One thing that strikes me, over and over again, is how…far…behind the curve our politics really are. As we discussed recently, the doom-shamers say: “We have the tech to solve climate change! All we have to do is apply it!” Of course, this is scarcely true — we don’t have replacements for industrial agriculture, food, cement, steel, glass, plastics, chemicals, not remotely at civilizational scales. But even if we did: how could we “just apply it”? As things stand today? We wouldn’t have a chance.

There’s a thought that rubs away at me like sandpaper. One that I feel is telling of where we stand — really stand. It wasn’t even a decade ago that much of the world rejected the idea of Green New Deals. The US. Britain. Europe. Asia, of course, which doesn’t have the money to implement one to begin with.

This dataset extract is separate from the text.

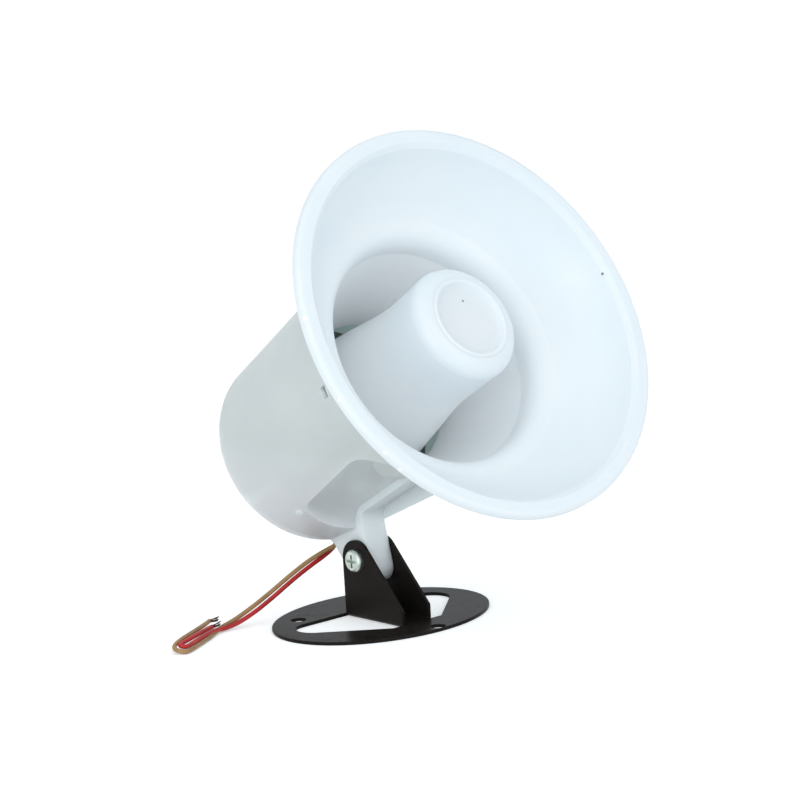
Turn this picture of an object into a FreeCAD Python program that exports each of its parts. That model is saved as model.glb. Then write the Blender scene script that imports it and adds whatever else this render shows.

The politics of climate change? They’re nonexistent. The doom-shamers who say that “all we have to do is apply the tech!” — and by this, they mean renewable energy that rich parts of the world are beginning to implement, here and there — seem not to want to be acquainted with this difficult fact.

You know the term “climate denial,” I’m sure. But stop to really reflect on it. As a civilization? Our politics are in climate denial.

What’s been happening over the last decade or so? Forget even a window that big — let’s take the example of just the last year or so. Two of the nations hardest hit by this Extinction Summer…elected…far right governments. Italy and Greece. So while Italy burned, its ministers denied climate change existed. This isn’t some kind of anomaly, though — it’s a theme. Australia had a Black Summer, as they call it — black meaning “incineration” — not so long ago, and while it did, its PM, too, was a climate denier.

Join me in deranged laughter.

Now let’s zoom out. What are the politics of our civilization? In a recent essay, I pointed out that they ranged on a spectrum, essentially, from neoliberalism to fascism. The Overton Window — the window of political possibilities — is shifting hard, fast, and intensely to the right. So much so that politicians in once dignified social democracies speak of gunning down [racial slur] kids.

Our civilization is embracing fascism. All over again. There’s no point, really, in gilding the poisoned lily. I’m not a New York Times columnist, and I don’t have to pretend like there are two “sides” here. This is just an objective fact about our age: globally, a neo-fascist wave has risen. So much so that Spain’s recent election — where the forces of progress still lost, but at least didn’t completely collapse — was painted as a kind of victory. Think about that for a moment — things are so bleak and backwards that just not losing catastrophically anymore is thought of as winning for the side of sanity and progress. Cue the deranged laughter.

This isn’t a political point. Politics is something, in this age, that’s become wedded to people’s identities. But politics should be something we can and should change, both personally and systemically. Politics is just a response to circumstances, a set of solutions. There are times when we should want more, for example, free trade — and so we choose liberalism. Times that we need to save money, or pare back social systems — and so perhaps we choose conservatism. But in this day and age? We need something beyond this old, industrial age paradigm altogether.